As Kevin Breel said,
“…unfortunately, we live in a world where if you break your arm, everyone runs over to sign your cast, but if you tell people you’re depressed, everyone runs the other way. That’s the stigma. We are so, so, so accepting of any body part breaking down, other than our brains. And that’s ignorance. That’s pure ignorance. And that ignorance has created a world that doesn’t understand depression, that doesn’t understand mental health.”
I can tell you this is 100% true. I came back from eating disorder treatment to my job as an ICU nurse. I’m an upfront, honest person and if people asked me where Id been I told them the truth.
After that… silence… very awkward silence… Like I was an alien, not a human being who ‘d been having a hell of a time.
Before I left for treatment, I came to work happy. Everyone was chatty and nice. When I came back though I felt alone and left out.
I didn’t mean to isolate, but I wasn’t sure how to engage when I felt insecure and that people were judging me for what I’d gone through.
I knew people weren’t accepting me, but I didn’t know why and took it really personally. I’m a human being to ya know? I’m just like everyone else, just wanting to feel included. I’d gone through the hardest thing in my life and wasn’t going to give up but…
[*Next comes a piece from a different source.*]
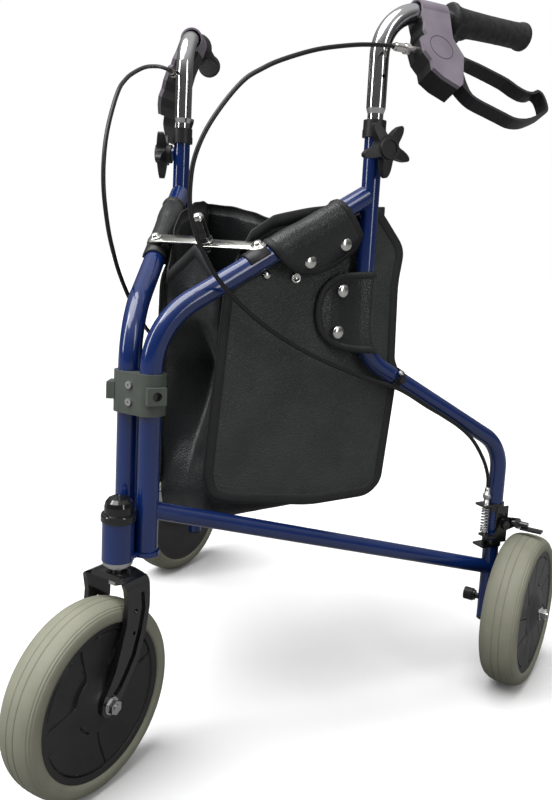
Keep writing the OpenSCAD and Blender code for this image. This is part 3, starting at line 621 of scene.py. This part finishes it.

Hadn’t I already suffered enough?
It wasn’t like I broke an arm or any physical ailment really, I’d just lost a whole picture I’d had of my life, body, identity… Crushed… All because my brain was messed up and my eating disorder was controlling me… No big deal or anything. I can’t hide from my PTSD, depression, anxiety, or my eating disorder. That’s why I chose to embrace it and in turn was the outcast… Again… But is it really a bad thing?
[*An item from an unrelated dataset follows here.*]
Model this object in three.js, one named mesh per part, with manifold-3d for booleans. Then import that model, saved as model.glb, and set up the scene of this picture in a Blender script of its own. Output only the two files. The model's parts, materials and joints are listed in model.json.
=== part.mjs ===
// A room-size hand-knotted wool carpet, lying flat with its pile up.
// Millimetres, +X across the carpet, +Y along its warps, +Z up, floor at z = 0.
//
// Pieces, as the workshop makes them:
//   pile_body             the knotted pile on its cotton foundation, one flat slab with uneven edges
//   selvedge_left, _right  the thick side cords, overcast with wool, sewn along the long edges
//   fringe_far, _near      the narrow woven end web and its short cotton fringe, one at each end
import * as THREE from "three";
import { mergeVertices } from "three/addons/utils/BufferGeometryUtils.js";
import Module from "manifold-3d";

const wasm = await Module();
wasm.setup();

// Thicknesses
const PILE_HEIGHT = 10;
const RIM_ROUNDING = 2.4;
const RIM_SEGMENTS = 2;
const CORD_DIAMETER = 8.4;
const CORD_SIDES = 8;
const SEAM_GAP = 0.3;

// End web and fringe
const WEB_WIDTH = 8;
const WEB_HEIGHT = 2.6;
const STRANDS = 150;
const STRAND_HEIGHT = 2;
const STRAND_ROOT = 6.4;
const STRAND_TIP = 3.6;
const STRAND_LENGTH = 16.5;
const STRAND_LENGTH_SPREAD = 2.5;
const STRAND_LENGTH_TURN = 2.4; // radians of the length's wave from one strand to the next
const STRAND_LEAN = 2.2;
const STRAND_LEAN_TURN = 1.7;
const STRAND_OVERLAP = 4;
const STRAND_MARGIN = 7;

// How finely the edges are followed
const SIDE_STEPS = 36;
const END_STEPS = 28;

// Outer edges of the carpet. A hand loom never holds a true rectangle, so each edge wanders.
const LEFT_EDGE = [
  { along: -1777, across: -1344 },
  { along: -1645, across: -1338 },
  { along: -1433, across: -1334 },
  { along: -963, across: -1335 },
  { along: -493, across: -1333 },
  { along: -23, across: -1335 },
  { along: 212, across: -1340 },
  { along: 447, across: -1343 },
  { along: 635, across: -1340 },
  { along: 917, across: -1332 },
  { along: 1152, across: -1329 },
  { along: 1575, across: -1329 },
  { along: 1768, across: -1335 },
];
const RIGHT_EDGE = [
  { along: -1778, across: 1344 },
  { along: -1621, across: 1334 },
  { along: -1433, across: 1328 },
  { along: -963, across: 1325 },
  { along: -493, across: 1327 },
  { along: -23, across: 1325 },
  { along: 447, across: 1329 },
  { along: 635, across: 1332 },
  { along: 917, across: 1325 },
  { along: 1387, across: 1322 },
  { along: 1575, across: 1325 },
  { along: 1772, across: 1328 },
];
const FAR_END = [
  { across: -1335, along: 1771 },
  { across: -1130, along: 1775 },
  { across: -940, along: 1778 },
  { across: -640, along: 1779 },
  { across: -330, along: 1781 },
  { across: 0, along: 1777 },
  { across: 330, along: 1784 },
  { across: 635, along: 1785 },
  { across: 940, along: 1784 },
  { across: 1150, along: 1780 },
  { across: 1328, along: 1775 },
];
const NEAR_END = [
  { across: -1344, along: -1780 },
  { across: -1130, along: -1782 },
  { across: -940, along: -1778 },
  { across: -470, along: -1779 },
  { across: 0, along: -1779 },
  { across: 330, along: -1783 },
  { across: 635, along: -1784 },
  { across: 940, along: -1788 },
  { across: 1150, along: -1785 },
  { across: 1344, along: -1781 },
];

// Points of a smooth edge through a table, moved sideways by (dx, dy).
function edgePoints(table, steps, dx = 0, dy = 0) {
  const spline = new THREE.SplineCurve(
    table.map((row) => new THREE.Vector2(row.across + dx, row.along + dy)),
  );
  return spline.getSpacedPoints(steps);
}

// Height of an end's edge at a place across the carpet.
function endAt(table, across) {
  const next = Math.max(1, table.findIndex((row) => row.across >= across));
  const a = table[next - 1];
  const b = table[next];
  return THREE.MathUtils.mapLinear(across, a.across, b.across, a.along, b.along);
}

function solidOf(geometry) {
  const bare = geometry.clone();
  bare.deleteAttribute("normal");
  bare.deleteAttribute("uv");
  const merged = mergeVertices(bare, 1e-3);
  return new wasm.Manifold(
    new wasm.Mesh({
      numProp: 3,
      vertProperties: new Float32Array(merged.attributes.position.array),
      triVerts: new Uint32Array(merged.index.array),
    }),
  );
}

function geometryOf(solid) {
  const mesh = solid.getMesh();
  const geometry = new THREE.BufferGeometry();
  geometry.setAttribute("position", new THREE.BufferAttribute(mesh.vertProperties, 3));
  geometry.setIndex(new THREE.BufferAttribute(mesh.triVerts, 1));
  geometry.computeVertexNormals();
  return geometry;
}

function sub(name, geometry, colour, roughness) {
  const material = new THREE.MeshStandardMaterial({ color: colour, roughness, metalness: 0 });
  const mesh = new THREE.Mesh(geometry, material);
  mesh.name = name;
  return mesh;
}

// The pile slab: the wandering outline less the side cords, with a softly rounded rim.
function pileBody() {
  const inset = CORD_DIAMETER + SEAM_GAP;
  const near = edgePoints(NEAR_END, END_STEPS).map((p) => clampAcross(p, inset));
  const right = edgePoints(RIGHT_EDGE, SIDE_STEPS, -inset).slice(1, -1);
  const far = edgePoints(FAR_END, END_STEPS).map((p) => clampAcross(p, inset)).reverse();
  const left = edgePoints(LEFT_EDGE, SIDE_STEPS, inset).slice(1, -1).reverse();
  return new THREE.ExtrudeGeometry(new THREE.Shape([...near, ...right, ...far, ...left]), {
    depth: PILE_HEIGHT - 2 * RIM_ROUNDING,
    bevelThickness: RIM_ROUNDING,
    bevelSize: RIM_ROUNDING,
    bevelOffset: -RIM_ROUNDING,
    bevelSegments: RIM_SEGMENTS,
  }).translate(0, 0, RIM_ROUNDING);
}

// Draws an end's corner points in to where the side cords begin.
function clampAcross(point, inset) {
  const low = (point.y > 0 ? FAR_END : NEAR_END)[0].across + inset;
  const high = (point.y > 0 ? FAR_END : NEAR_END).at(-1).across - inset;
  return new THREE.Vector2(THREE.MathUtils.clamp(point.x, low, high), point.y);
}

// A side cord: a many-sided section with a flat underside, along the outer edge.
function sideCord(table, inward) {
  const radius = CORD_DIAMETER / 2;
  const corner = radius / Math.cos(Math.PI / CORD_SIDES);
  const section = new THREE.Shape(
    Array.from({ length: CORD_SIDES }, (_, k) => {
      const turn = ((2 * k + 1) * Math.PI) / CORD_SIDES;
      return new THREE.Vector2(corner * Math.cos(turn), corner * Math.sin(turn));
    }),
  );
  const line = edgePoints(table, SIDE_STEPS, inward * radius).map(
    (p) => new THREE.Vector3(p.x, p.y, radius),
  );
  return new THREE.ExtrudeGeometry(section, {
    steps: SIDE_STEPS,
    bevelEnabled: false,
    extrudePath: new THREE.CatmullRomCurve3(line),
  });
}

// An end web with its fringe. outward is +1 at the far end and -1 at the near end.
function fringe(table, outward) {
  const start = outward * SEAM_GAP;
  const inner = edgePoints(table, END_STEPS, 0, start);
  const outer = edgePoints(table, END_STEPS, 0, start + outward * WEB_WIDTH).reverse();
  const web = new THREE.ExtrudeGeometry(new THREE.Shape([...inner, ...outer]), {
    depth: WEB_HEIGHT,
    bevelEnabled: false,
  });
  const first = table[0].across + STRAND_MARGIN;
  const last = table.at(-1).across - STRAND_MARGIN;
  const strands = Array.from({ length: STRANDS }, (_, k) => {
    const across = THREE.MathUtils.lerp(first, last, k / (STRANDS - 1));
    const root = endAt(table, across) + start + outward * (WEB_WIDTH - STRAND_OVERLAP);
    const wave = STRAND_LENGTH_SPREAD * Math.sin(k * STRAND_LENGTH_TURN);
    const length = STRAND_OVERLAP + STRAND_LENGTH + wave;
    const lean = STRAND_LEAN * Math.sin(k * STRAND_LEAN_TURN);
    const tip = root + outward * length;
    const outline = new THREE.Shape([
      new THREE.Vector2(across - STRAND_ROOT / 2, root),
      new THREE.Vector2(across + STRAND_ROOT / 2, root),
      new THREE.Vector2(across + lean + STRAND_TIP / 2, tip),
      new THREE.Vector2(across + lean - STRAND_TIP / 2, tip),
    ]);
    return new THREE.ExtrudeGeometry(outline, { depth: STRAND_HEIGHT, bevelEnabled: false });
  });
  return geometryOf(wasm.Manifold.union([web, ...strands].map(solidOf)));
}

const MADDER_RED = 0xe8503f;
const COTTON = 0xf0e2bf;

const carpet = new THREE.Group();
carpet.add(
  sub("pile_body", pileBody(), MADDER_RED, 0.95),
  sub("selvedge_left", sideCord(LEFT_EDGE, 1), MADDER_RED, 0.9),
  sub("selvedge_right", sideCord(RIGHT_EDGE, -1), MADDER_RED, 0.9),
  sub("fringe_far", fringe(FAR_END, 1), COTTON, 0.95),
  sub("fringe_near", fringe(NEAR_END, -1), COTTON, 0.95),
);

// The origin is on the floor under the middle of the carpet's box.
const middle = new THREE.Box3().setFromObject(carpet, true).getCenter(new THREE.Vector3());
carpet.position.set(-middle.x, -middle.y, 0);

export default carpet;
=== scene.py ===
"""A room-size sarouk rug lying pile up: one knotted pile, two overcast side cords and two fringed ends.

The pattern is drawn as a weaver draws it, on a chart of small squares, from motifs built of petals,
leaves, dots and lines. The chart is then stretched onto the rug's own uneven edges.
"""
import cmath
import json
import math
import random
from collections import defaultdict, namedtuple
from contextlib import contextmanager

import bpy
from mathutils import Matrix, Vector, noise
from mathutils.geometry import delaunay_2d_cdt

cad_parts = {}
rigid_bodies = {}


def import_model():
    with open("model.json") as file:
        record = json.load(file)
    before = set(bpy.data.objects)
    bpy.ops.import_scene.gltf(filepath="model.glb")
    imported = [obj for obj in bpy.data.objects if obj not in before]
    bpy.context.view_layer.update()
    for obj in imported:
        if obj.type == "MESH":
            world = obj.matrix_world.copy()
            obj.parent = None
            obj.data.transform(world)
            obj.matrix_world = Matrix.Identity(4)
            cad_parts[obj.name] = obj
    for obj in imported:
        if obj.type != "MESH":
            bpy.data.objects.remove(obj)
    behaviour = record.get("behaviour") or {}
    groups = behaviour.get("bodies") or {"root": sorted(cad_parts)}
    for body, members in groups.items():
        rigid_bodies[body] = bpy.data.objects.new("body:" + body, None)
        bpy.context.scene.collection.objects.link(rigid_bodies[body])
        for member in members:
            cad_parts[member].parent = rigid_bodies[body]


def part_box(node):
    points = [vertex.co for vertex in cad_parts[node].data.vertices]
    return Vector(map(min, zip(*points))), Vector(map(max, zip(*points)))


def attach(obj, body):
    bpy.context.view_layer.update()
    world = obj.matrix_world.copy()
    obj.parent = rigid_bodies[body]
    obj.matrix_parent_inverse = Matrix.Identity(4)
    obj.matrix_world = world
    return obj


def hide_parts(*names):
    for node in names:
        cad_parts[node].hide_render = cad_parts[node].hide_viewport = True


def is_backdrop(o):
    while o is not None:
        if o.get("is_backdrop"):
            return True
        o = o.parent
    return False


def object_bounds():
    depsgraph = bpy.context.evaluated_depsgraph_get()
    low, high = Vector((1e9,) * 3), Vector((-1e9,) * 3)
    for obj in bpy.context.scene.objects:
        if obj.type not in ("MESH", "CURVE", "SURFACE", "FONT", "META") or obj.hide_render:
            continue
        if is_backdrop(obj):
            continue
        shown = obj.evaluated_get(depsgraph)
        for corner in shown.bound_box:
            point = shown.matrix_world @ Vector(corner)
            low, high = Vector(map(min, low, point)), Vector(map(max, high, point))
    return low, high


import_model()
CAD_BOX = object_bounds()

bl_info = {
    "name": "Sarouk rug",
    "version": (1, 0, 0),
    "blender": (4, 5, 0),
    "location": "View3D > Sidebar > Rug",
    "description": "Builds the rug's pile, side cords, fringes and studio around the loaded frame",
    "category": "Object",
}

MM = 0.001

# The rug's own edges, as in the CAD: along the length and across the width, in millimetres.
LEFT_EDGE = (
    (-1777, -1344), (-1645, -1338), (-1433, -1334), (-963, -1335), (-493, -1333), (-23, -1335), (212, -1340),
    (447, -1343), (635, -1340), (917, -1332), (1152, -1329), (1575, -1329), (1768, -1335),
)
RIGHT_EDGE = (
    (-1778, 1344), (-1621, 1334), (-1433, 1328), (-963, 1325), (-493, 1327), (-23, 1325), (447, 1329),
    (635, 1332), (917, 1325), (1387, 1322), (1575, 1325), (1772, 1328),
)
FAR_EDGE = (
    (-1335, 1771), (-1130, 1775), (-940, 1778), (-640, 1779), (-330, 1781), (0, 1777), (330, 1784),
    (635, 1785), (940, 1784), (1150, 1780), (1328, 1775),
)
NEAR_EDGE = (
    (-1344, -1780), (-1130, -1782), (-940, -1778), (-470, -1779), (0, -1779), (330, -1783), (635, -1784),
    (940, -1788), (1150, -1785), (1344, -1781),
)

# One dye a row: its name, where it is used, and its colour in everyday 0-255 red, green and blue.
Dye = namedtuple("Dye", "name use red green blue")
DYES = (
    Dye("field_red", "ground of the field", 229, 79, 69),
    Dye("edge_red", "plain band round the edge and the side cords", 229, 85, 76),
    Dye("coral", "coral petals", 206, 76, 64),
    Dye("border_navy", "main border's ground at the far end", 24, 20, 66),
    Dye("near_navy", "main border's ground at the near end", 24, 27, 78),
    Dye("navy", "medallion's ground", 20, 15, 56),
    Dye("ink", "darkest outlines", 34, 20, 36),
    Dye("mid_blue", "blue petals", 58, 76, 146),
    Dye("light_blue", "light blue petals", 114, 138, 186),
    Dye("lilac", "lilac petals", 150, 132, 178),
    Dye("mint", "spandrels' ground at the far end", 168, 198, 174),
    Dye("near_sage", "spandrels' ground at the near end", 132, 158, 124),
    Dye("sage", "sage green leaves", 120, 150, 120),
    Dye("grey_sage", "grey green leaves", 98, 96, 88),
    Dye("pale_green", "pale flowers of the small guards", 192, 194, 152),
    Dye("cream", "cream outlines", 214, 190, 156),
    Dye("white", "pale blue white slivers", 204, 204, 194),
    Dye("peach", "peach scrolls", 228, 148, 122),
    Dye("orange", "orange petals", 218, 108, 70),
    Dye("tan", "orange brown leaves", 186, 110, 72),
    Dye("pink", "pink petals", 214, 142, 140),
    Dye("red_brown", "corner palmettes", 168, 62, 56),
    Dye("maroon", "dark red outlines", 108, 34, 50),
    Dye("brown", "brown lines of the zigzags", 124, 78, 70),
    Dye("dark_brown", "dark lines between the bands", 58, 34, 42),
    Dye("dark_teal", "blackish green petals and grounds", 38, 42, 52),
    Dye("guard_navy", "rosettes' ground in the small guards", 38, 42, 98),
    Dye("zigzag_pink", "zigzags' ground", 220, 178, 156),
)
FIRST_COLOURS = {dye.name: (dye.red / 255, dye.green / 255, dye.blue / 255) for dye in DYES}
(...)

Maybe I should have just stayed quiet?
Said I took a hiatus, sabbatical, something. To be stigmatized for something like this hurt. Then to try and be open about it just to help gain awareness is so unbelievable that people are so rude and closed-minded. I realized though that it doesn’t matter how I acted because people are going to react however they felt and it was up to me to choose how I want my life to be.
I can’t help that I need multiple medicines right now to balance my anxiety and depression. Do you think I choose this? Trust me I don’t. I try alternative methods such as meditation and CBD, but you try being in my head for one day, It’s a daily battle.
I can’t sit here and judge anyone around me, because I know how hard life can be. We ALL have our struggles. I just wish mental illnesses were more closely monitored and taken seriously. Mental illnesses can be just as bad if not worse that some physical problems.
Have you ever gone through anything similar to this? Feeling stigmatized for something out of your control is not fair and YOU ARE NOT ALONE.
I’m choosing to embrace the silence, knowing that one day mental illnesses will be taken more seriously and I’m doing my best to be an advocate.
I still struggle with feeling discriminated against, but if I dwell on it then I get more depressed. I have to choose to accept that people don’t understand and live knowing I’m okay no matter what. Let’s choose to focus on the positives in our life and come together to end the stigma. It’s okay to not be accepted, truthfully it just makes us more special.